Cheng has appeared on public affairs shows such as John McLaughlin’s One on One and programs on National Public Radio, CNN International, BBC World Service and International Television News (ITN). He has been interviewed by or provided commentary for publications such as Time magazine, The Washington Post, Financial Times, Bloomberg News, Jane’s Defense Weekly, South Korea’s Chosun Ilbo and Hong Kong’s South China Morning Post. Cheng has spoken at the National Space Symposium, National Defense University, the Air Force Academy, Massachusetts Institute of Technology (MIT) and Eisenhower Center for Space and Defense Studies.

Cheng earned a bachelor’s degree in politics from Princeton University in 1986 and studied for a doctorate at MIT. He and his wife reside in Vienna, Va.

3. Friday, November 2, 2018, 9:30-11 AM PDT (16:30-18 GMT)

Ceres news and updates from Dr. Marc Rayman.

Dr. Marc Rayman is not only a top rocket scientist at NASA’s Jet Propulsion Laboratory but also a magnificent communicator. He is currently the chief engineer and mission director for Dawn, the first spacecraft ever targeted to orbit two extraterrestrial destinations, the giant protoplanet Vesta and dwarf planet Ceres. Marc combined his extensive training in physics with his lifelong study and passion for the exploration of space by joining JPL shortly after receiving his doctorate. His work there has spanned a broad range of planetary and astrophysics missions, including Deep Space 1 (DS1) and the Spitzer Space Telescope, as well as the development of interplanetary laser communications. One of Marc’s favorite hobbies is learning about the space activities of all space-faring nations. He has built an extraordinary personal collection of information (and memorabilia) from over 40 nations, featured in an amusing video tour geared for space buffs.
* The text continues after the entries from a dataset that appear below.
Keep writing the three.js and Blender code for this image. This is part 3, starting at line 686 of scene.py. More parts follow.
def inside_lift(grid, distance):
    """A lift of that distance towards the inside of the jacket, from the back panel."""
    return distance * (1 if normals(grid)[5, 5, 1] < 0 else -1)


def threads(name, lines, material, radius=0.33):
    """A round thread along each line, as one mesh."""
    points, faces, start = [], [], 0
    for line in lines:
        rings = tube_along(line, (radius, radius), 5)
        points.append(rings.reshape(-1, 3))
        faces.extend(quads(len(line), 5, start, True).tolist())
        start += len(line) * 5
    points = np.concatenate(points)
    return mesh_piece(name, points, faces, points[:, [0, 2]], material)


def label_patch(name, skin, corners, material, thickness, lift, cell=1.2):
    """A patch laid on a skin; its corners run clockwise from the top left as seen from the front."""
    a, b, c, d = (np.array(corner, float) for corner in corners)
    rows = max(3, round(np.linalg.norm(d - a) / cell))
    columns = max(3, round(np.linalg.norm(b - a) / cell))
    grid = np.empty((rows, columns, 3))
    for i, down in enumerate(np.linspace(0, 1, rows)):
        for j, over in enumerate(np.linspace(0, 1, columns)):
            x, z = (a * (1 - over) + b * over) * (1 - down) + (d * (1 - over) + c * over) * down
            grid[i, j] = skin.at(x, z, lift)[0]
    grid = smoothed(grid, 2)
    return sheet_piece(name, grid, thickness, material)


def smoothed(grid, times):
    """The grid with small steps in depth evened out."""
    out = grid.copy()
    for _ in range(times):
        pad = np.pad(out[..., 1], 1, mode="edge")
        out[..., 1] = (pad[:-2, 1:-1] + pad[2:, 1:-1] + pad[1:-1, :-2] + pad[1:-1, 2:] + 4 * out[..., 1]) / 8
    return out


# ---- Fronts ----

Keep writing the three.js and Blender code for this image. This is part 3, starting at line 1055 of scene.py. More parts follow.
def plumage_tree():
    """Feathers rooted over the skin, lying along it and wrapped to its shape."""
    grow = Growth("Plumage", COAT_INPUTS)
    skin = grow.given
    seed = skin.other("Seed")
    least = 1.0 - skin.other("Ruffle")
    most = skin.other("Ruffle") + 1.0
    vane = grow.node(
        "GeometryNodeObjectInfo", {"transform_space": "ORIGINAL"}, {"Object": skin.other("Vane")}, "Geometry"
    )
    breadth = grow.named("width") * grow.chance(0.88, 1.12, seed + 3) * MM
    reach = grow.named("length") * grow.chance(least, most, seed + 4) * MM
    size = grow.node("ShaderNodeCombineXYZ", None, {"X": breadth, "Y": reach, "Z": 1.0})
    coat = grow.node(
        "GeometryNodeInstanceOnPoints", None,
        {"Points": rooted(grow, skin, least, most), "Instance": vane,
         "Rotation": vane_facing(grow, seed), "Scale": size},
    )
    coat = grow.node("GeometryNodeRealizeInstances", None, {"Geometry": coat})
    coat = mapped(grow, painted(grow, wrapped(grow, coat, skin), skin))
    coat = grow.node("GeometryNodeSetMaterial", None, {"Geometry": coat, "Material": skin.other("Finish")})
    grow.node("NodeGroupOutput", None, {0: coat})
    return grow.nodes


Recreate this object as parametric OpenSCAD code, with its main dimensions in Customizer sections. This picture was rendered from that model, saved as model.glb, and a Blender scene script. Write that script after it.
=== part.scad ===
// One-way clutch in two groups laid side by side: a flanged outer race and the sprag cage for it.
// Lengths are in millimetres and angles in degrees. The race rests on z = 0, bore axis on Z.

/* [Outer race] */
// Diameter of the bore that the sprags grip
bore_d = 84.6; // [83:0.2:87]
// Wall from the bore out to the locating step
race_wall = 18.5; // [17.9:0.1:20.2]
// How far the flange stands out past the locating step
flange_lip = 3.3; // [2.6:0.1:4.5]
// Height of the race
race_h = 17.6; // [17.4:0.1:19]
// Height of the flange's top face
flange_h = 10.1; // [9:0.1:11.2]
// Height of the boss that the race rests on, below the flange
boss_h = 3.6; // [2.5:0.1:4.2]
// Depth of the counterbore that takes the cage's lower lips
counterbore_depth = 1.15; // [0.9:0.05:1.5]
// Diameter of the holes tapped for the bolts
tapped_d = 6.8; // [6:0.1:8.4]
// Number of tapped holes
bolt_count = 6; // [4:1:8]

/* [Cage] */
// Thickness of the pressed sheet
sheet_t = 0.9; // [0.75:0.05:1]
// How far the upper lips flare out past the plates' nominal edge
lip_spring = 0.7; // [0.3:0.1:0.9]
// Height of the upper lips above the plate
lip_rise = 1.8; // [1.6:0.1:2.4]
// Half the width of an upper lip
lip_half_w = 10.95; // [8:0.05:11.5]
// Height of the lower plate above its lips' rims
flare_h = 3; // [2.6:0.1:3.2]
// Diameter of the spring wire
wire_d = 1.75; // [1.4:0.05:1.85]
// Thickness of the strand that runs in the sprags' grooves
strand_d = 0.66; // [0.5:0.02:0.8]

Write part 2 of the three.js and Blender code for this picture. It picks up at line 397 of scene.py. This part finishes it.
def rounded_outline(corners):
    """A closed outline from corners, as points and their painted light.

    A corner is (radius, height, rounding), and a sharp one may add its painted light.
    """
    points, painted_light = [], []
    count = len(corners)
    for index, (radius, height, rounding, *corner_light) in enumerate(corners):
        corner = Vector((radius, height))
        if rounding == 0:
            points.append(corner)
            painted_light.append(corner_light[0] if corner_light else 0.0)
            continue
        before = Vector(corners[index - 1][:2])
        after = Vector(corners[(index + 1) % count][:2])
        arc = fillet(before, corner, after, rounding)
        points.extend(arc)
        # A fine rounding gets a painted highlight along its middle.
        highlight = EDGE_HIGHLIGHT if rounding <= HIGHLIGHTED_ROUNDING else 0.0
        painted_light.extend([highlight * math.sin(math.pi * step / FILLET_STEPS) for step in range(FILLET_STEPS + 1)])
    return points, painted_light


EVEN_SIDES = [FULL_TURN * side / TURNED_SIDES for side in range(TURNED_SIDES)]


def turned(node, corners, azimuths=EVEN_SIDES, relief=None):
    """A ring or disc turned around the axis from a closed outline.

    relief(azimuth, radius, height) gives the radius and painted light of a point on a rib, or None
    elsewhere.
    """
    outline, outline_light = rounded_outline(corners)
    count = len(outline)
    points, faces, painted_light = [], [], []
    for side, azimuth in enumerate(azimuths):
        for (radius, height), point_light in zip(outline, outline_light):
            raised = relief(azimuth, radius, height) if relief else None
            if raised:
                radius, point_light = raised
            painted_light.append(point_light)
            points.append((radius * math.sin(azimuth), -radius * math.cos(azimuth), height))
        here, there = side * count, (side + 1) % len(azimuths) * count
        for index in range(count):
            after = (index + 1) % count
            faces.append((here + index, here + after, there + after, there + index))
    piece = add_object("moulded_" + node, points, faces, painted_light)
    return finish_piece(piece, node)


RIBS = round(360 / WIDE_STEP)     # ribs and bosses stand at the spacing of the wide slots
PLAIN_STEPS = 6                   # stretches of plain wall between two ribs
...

He is very active in outreach, instilling in the public the power of science and the thrill and wonder of interplanetary adventures through his acclaimed DS1 and Dawn blogs and his popular public speaking.

4. Sunday, November 4, 2018, 12-1:30 PM PDT (19-20:30 GMT)

Space art and more with the great space artist Doug Forrest.

He describes himself as

“I was born and raised in Glasgow, Scotland. As a very young child, I was enthralled watching the Apollo astronauts walking on the Moon. That was the foundation of a life long fascination for those missions. I’ve always liked to be creative and drawing was my favorite medium. As a child, I always believed that creating artwork, or a model would somehow bring me closer to the subject.

As an adult, I moved to London and started working as a visual effects cameraman in the movie industry. In the mid 90’s, during the 25th anniversary of Apollo 11, I began collecting books, photographs and models, relating to the early manned space flight programs. Since then, I have been fortunate to meet a lot of people who share my passion and I have built a fairly large collection, including some actual artifacts from the Apollo program.

In 1996, after the movie industry swapped optical cameras for computers, I moved to Los Angeles to work as a visual effects compositor. I currently live here with my partner, Yoshiko and our son, Mark.

As an artist, I’m interested in the human side of the early missions, and also, the geometry of the machines and equipment. I like the engineering of the launch towers, the spacesuits and the rocket engines. I’ve always been fascinated by the complexity of them and think that they can be looked at as pieces of art in themselves.

I’m a member of the International Association of Astronomical Artists (IAAA) and the British Interplanetary Society (BIS). In 2001, I wrote an article: “A Bid To Save A Modern Day Santa Maria” for the BIS magazine, “Spaceflight”, about preserving the last Saturn V launch umbilical tower (LUT). Since the mobile base was needed for the Space Shuttle program, the tower was dismantled and sat, in pieces, in a restricted area of the Kennedy Space Center. After learning that it was to be scrapped, I decided to write an article that was intended to increase awareness for the tower. I wanted to see it preserved and rebuilt again, as a monument to the program and the people that made it happen. The idea was to pair it with a full scale mock-up of a Saturn V standing next to it. My article created interest in the tower and a new campaign called “Save The Lut” was started. I was involved in the campaign for several years with others from around the world, via the internet. We came very close to raising the required funds, but unfortunately, due to environmental reasons, the tower remains were scrapped in 2004.

Now I hope, through my art, to help preserve the most amazing chapter of human exploration, ingenuity and achievement. One of my lifelong regrets is that I wasn’t able to attend a Saturn V launch, but I feel lucky to have witnessed the missions as they happened, and I’m looking forward to the next generation of exploration.”